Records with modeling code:
........
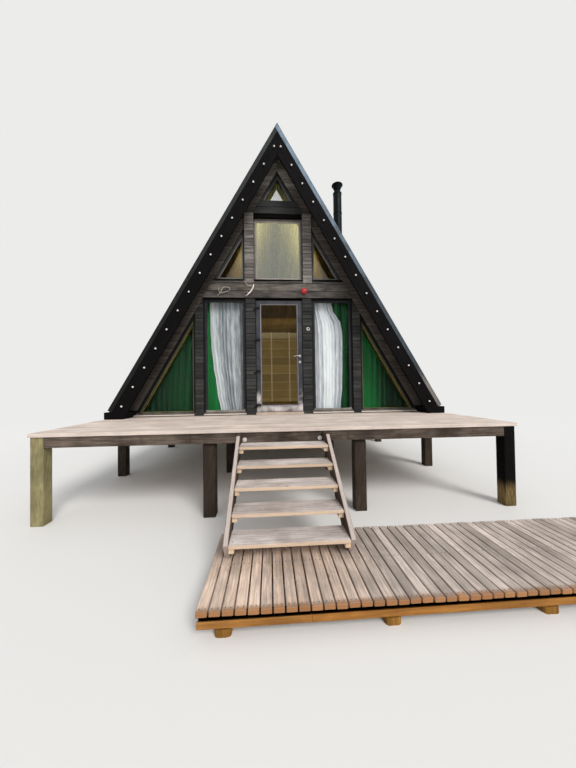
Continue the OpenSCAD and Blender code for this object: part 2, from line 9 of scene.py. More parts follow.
import logging
import math
import random
from collections.abc import Callable, Iterable, Sequence
from dataclasses import dataclass
from enum import Enum
from typing import ClassVar

import bmesh
import bpy
from mathutils import Matrix, Vector


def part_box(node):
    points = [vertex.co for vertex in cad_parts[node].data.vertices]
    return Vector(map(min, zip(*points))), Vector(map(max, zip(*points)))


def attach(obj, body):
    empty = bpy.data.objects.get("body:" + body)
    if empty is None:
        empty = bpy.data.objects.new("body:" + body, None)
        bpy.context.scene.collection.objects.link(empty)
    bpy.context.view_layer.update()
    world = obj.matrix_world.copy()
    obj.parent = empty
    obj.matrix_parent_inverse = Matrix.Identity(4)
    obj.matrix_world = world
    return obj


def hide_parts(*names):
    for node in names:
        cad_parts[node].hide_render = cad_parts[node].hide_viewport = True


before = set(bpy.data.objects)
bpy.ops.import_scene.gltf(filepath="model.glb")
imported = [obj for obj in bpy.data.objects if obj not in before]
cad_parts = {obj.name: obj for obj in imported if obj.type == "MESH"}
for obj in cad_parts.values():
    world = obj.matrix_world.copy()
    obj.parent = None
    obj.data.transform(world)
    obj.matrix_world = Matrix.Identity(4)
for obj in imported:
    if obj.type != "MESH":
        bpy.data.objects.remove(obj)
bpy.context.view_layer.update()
log = logging.getLogger("cabin")

Colour = tuple[float, float, float]
Place = tuple[float, float, float]
Outline = list[tuple[float, float]]
Points = Sequence[tuple[float, float]]
Levels = Sequence[tuple[float, bool]]
Socket = bpy.types.NodeSocket
Take = Callable[[str], Socket]

SLOPE = math.radians(60)
LAYER_GAP = 0.0004
OVERHANG = 0.375
WALL = 0.17
LENGTH = 6.0
FRONT_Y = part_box("bargeboards")[0].y
DECK_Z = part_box("porch_deck")[1].z
APEX = -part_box("porch_deck")[0].x * math.tan(SLOPE)
LINING_DEPTH = 0.34
ACROSS = Vector((1, 0, 0))
INWARD = Vector((0, 1, 0))
AHEAD = Vector((0, -1, 0))
UP = Vector((0, 0, 1))


class Axis(Enum):
    """Directions of the model."""

    X = (1.0, 0.0, 0.0)
    Y = (0.0, 1.0, 0.0)
    Z = (0.0, 0.0, 1.0)
    FORWARD = (0.0, -1.0, 0.0)


class Body(Enum):
    """The parts of the model that move as one."""

    CABIN = "cabin"
    DOOR = "door"


class Side(Enum):
    """The two halves of the house, as seen from the porch."""

    LEFT = -1
    RIGHT = 1


def house(x: float, y: float, z: float) -> Vector:
    """Moves a place of the house to the frame of the model."""
    return Vector((x, FRONT_Y + y, DECK_Z + z))


def rise_at(depth: float, x: float) -> float:
    """Height of the line that runs parallel to the roof at a depth below its outer face."""
    return APEX - depth / math.cos(SLOPE) - abs(x) * math.tan(SLOPE)


def run_at(depth: float, z: float) -> float:
    """Distance of that line from the middle of the cabin at a height."""
    return (APEX - depth / math.cos(SLOPE) - z) / math.tan(SLOPE)


def srgb(red: int, green: int, blue: int) -> Colour:
    """Turns a colour written as 0 to 255 into the linear values that a shader takes."""
    return tuple(
        v / 255 / 12.92 if v <= 10 else ((v / 255 + 0.055) / 1.055) ** 2.4 for v in (red, green, blue)
    )


# Outlines


def clip(outline: Outline, low: float, high: float) -> Outline:
    """Cuts a convex outline to the band between two heights.

    Args:
        outline: corners in X and Z, in order.
        low: height of the lower cut.
        high: height of the upper cut.

    Returns:
        The corners that are left, or an empty list.
    """
    for level, sign in ((low, 1.0), (high, -1.0)):
        kept: Outline = []
        for (x0, z0), (x1, z1) in zip(outline, outline[1:] + outline[:1]):
            a, b = sign * (z0 - level), sign * (z1 - level)
            if a >= 0:
                kept.append((x0, z0))
            if a * b < 0:
                t = a / (a - b)
                kept.append((x0 + (x1 - x0) * t, level))
        outline = tidy(kept)
        if len(outline) < 3:
            return []
    return outline


def tidy(outline: Outline, near: float = 0.0006) -> Outline:
    """Drops the corners of an outline that lie on top of the one before."""
    return [p for i, p in enumerate(outline) if math.dist(p, outline[i - 1]) > near]


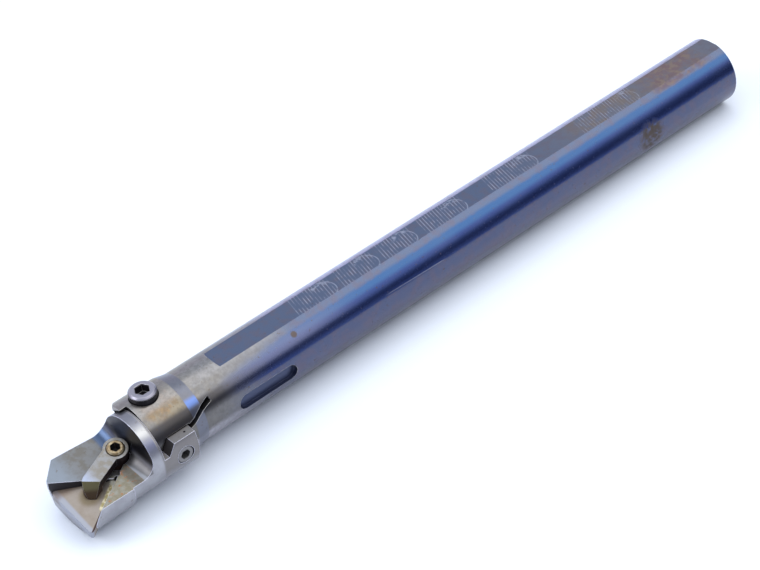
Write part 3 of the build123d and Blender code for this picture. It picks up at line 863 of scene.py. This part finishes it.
# %% Painted reflection, shade and dirt on the seat
NOSE_REFLECTION_AND_SHADOW = rgb(0.2, 0.15, 0.07)
NOSE_REFLECTION_PLACE = (0.2965, 0.0072, -0.0034)
NOSE_REFLECTION_RADIUS = 0.0036
CORNER_DIRT_AND_SHADE = rgb(0.12, 0.08, 0.03)
CORNER_GRIT = rgb(0.5, 0.48, 0.42)
CORNER_GRIT_PLACE = (0.2872, 0.008, -0.0032)
CORNER_GRIT_RADIUS = 0.0016

# A brownish painted reflection and contact shadow of the clamp's nose on the seat.
seat.lay(seat.spot(NOSE_REFLECTION_PLACE, NOSE_REFLECTION_RADIUS), NOSE_REFLECTION_AND_SHADOW, strength=0.6, roughness=0.5)
# Dirt and painted shade in the seat's corners.
seat.lay(seat.corners(distance=0.002, shut=0.3, open_air=0.7), CORNER_DIRT_AND_SHADE, strength=0.9, roughness=0.6)
seat.lay(seat.spot(CORNER_GRIT_PLACE, CORNER_GRIT_RADIUS), CORNER_GRIT, strength=0.9)
carbide = seat.finish()
print("seat's finish:", len(seat.tree.nodes), "nodes")

# %% [markdown]
# ## A finish for each piece
# Only the materials of the CAD pieces change. The pin under the seat is out of sight and
# shares the adjusting screw's dull steel.

# %% Give the pieces their finishes
finishes = {
    "shank_bar": bar_steel,
    "cutting_head": head_steel,
    "insert_clamp": clamp_steel,
    "insert_clamp_screw": golden_steel,
    "jaw_cap_screw": black_steel,
    "head_adjusting_screw": dull_steel,
    "insert_seat": carbide,
    "seat_pin": dull_steel,
}
for node, material in finishes.items():
    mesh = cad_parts[node].data
    mesh.materials.clear()
    mesh.materials.append(material)
print("finishes:", {node: material.name for node, material in finishes.items()})

# %% [markdown]
# ## The floor
# The bar rests on the rear end of its lower flat and on the head's underside, which hangs a
# little lower. CAD keeps the bar level, so the floor tips instead: it starts at the rear and
# slopes until it just touches the head. It is plain pale paper, far larger than the bar, so
# that its colour is the background.

# %% Lay the floor under the bar
FLOOR_HALF = 3.0
FLOOR_COLOUR = rgb(0.85, 0.88, 0.95)
REAR_SLICE = 0.0001


def points(node):
    """The corner points of a piece's mesh."""
    return [vertex.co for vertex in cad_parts[node].data.vertices]


rear_height = min(point.z for point in points("shank_bar") if point.x < REAR_SLICE)
slope = min((point.z - rear_height) / point.x for point in points("cutting_head"))
floor_rear = Vector((0.0, 0.0, rear_height))
along = Vector((1.0, 0.0, slope)).normalized()
across = Vector((0.0, 1.0, 0.0))
corners = [
    floor_rear + along * (FLOOR_HALF * i) + across * (FLOOR_HALF * j)
    for i, j in ((-1, -1), (1, -1), (1, 1), (-1, 1))
]
floor_mesh = bpy.data.meshes.new("floor")
floor_mesh.from_pydata(corners, [], [(0, 1, 2, 3)])
floor = bpy.data.objects.new("floor", floor_mesh)
bpy.context.collection.objects.link(floor)
paper = bpy.data.materials.new("paper")
paper.use_nodes = True
feed(paper.node_tree.nodes["Principled BSDF"], {"Base Color": FLOOR_COLOUR, "Roughness": 0.9})
floor_mesh.materials.append(paper)
print("floor slopes by", round(slope, 5), "from z =", round(rear_height, 5))

# %% [markdown]
# ## Soft light
# Polished steel shows its lights as streaks. A small lamp would give one hard white line, so
# a wide panel overhead makes a broad soft one, and a weaker panel in front lights the
# head's faces.


# %% Two panels
def soft_light(name, place, aim, size, power, tint):
    """A square area light at a place, pointing at aim."""
    panel = bpy.data.lights.new(name, "AREA")
    panel.size = size
    panel.energy = power
    panel.color = tint
    light = bpy.data.objects.new(name, panel)
    direction = Vector(aim) - Vector(place)
    turn = direction.to_track_quat("-Z", "Y").to_matrix().to_4x4()
    light.matrix_world = Matrix.Translation(place) @ turn
    bpy.context.collection.objects.link(light)
    return light


key = soft_light(
    "overhead",
    place=(-0.15, 0.3, 0.95),
    aim=(0.17, 0.0, 0.0),
    size=1.7,
    power=9.2,
    tint=(1.0, 0.97, 0.91),
)
side = soft_light(
    "front_side",
    place=(0.9, -0.3, 0.6),
    aim=(0.2, 0.0, 0.0),
    size=0.5,
    power=3.0,
    tint=(0.95, 0.97, 1.0),
)
print("lights:", [key.name, side.name])

# %% [markdown]
# ## The room
# Steel needs something to reflect. An even sky would make it flat, so the room is bright
# above, pale on the far side and dark blue low down. A camera ray that misses the floor sees
# plain white, while reflections still see the room.

# %% A sky for the reflections
HIGH_SKY = rgb(0.78, 0.88, 1.0)
LOW_SKY = rgb(0.07, 0.09, 0.17)
FAR_SKY = rgb(0.8, 0.8, 0.95)
WHITE = rgb(1.0, 1.0, 1.0)
SKY_RISE = (0.25, 0.65)
FAR_SIDE = (-0.3, -0.7)
ROOM_STRENGTH = 1.08

world = bpy.context.scene.world or bpy.data.worlds.new("world")
bpy.context.scene.world = world
world.use_nodes = True
sky = world.node_tree
sky.nodes.clear()
view = add(sky, "ShaderNodeTexCoord").outputs["Generated"]
view_parts = add(sky, "ShaderNodeSeparateXYZ", {0: view}).outputs
low_sky = mix_colours(fade(view_parts["Y"], *FAR_SIDE), LOW_SKY, FAR_SKY)
room_colour = mix_colours(fade(view_parts["Z"], *SKY_RISE), low_sky, HIGH_SKY)
room = add(sky, "ShaderNodeBackground", {"Color": room_colour, "Strength": ROOM_STRENGTH})
white = add(sky, "ShaderNodeBackground", {"Color": WHITE, "Strength": 1.0})
seen = add(sky, "ShaderNodeLightPath").outputs["Is Camera Ray"]
shown = add(sky, "ShaderNodeMixShader", {0: seen, 1: room.outputs[0], 2: white.outputs[0]})
add(sky, "ShaderNodeOutputWorld", {"Surface": shown.outputs[0]})
print("room strength:", ROOM_STRENGTH)

# %% [markdown]
# ## The camera
# The camera looks down on the head from the front near corner, through a long lens that
# keeps the bar's taper slight. Its three directions are written out, because the view also
# leans a little to one side, which aiming at a point would lose.

# %% Place the camera
CAMERA_PLACE = (0.5214, 0.4688, 0.4980)
CAMERA_RIGHT = (-0.74709, 0.65876, -0.08878)
CAMERA_UP = (-0.48057, -0.44301, 0.75683)
CAMERA_AHEAD = (-0.45925, -0.60808, -0.64755)
SENSOR_WIDTH_MM = 36.0
LENS_MM = 106.58
CLIP_START = 0.01

lens = bpy.data.cameras.new("camera")
lens.sensor_width = SENSOR_WIDTH_MM
lens.lens = LENS_MM
lens.clip_start = CLIP_START
camera = bpy.data.objects.new("camera", lens)
back = -Vector(CAMERA_AHEAD)
turn = Matrix((CAMERA_RIGHT, CAMERA_UP, back)).transposed().to_4x4()
camera.matrix_world = Matrix.Translation(CAMERA_PLACE) @ turn
bpy.context.collection.objects.link(camera)
bpy.context.scene.camera = camera
bpy.context.scene.view_settings.view_transform = "Standard"
print("lens:", LENS_MM, "mm")
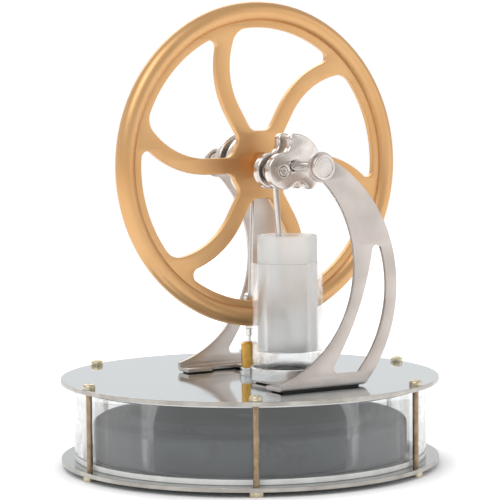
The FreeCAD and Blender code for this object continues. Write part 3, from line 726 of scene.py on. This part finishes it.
def bracketMesh():
    b = sheetMetal
    bottom, thickness = low("bracket").z, b["thickness"]
    frontY, backY = low("bracket").y, high("bracket").y
    left, right = -b["halfWidth"], b["halfWidth"]
    overFoot = deckZ - bottom  # heights over the top plate become heights over the bracket's underside
    mid = bottom + thickness / 2
    bendRadius = b["innerBend"] + thickness / 2
    bendLength = bendRadius * math.pi / 2
    foot = thickness / 2 + bendRadius  # height of the bend's end over the underside
    frontBend = frontY + thickness / 2 + bendRadius
    backBend = backY - thickness / 2 - bendRadius

    def unfold(x, z, bendAt, sign):  # a point of an arm in the flat pattern, z above the bracket's underside
        d = bendLength * z / foot if z < foot else bendLength + z - foot
        return Vector((x, bendAt + sign * d))

    axle = axleZ - bottom
    toe, neck = Vector((left, b["toeHeight"])), onCircle((0, axle), b["headRadius"], b["neckAngle"])
    brow, heel = onCircle((0, axle), b["headRadius"], b["browAngle"]), Vector((right, 0))
    inner = Vector((b["innerBulge"][0], b["innerBulge"][1] + overFoot))
    outer = Vector((b["outerBulge"][0], b["outerBulge"][1] + overFoot))
    innerCentre, _ = throughThree(toe, inner, neck)
    outerCentre, _ = throughThree(brow, outer, heel)
    armEdge = (arcPoints(innerCentre, toe, neck, 0.6) + arcPoints((0, axle), neck, brow, 0.3, True)[1:]
               + arcPoints(outerCentre, brow, heel, 0.6)[1:])

    slotLow, slotHigh = b["slotFoot"], axle - b["slotTop"]
    lowerLeft, lowerRight = Vector((b["slotLeft"], slotLow)), Vector((b["slotRight"], slotLow))
    apex = Vector((b["slotApex"], slotHigh))
    c1, r1 = throughThree(lowerLeft, (b["slotInner"][0], b["slotInner"][1] + overFoot), apex)
    c2, r2 = throughThree(apex, (b["slotOuter"][0], b["slotOuter"][1] + overFoot), lowerRight)
    f = b["slotCorner"]
    footLeft = lineMeetsCircle((0, slotLow + f), (1, 0), c1, r1 + f, lowerLeft)
    footRight = lineMeetsCircle((0, slotLow + f), (1, 0), c2, r2 - f, lowerRight)
    top = circlesMeet(c1, r1 + f, c2, r2 - f, apex)

    slotEdge = (arcPoints(c1, touch(c1, r1, footLeft), touch(c1, r1, top), 0.6)
                + arcPoints(top, touch(c1, r1, top), touch(c2, r2, top), 0.2)[1:]
                + arcPoints(c2, touch(c2, r2, top), touch(c2, r2, footRight), 0.6)[1:]
                + arcPoints(footRight, touch(c2, r2, footRight), Vector((footRight.x, slotLow)), 0.2)[1:]
                + arcPoints(footLeft, Vector((footLeft.x, slotLow)), touch(c1, r1, footLeft), 0.2)[:-1])
    hole = ringPoints((0, axle), b["holeRadius"], 48)

    def placed(points, bendAt, sign):
        return [unfold(p.x, p.y, bendAt, sign) for p in points]

    collar = high("cylinder_collar").x
    waist = -collar + b["waist"]
    backTab, backNeck = backY - b["backTab"], backY - b["backNeck"]
    frontTab = frontY + b["frontTab"]
    outline = placed(armEdge, frontBend, -1)  # toe to heel of the front arm
    outline += placed(armEdge[::-1], backBend, 1)  # heel to toe of the back arm
    tab = ((left, backTab), (b["stepFrom"], backTab), (b["stepTo"], backNeck), (b["notchRight"], backNeck),
           (b["notchRight"], cylinderY + collar), (waist, cylinderY + b["waistBack"]),
           (waist, cylinderY - b["waistFront"]), (waist - b["waist"], frontTab), (left, frontTab))
    outline += [Vector(p) for p in tab]
    spigot = ringPoints((0, cylinderY), b["spigotHole"], 48)
    openings = [placed(slotEdge, frontBend, -1), placed(slotEdge, backBend, 1),
                placed(hole, frontBend, -1), placed(hole, backBend, 1), spigot]
    flat = flatPlate([outline] + openings, thickness, b["edge"], 2)
    shape = bmesh.new()
    shape.from_mesh(flat)
    bends = ((frontBend, -1), (backBend, 1))
    for bendAt, sign in bends:
        for k in range(9):  # cuts across the bend, so that it folds round
            everything = list(shape.verts) + list(shape.edges) + list(shape.faces)
            cutAt = (0, bendAt + sign * bendLength * k / 8, 0)
            bmesh.ops.bisect_plane(shape, geom=everything, plane_co=cutAt, plane_no=(0, 1, 0), dist=1e-4)
    for vert in shape.verts:
        x, y, w = vert.co
        for bendAt, sign in bends:
            d = (y - bendAt) * sign
            if d <= 0:
                continue
            angle = min(d / bendRadius, math.pi / 2)
            reach = bendRadius - w
            rise = max(d - bendLength, 0)
            vert.co = (x, bendAt + sign * reach * math.sin(angle),
                       mid + bendRadius - reach * math.cos(angle) + rise)
            break
        else:
            vert.co = (x, y, mid + w)
    bmesh.ops.remove_doubles(shape, verts=shape.verts, dist=1e-4)
    bmesh.ops.recalc_face_normals(shape, faces=shape.faces)
    shape.to_mesh(flat)
    shape.free()
    return flat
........
▸ **Task to complete**: Scan the records for the string "None". Copy each line in which it appears.

▸ **Written response**:
    if empty is None:
        empty = bpy.data.objects.new("body:" + body, None)
    obj.parent = None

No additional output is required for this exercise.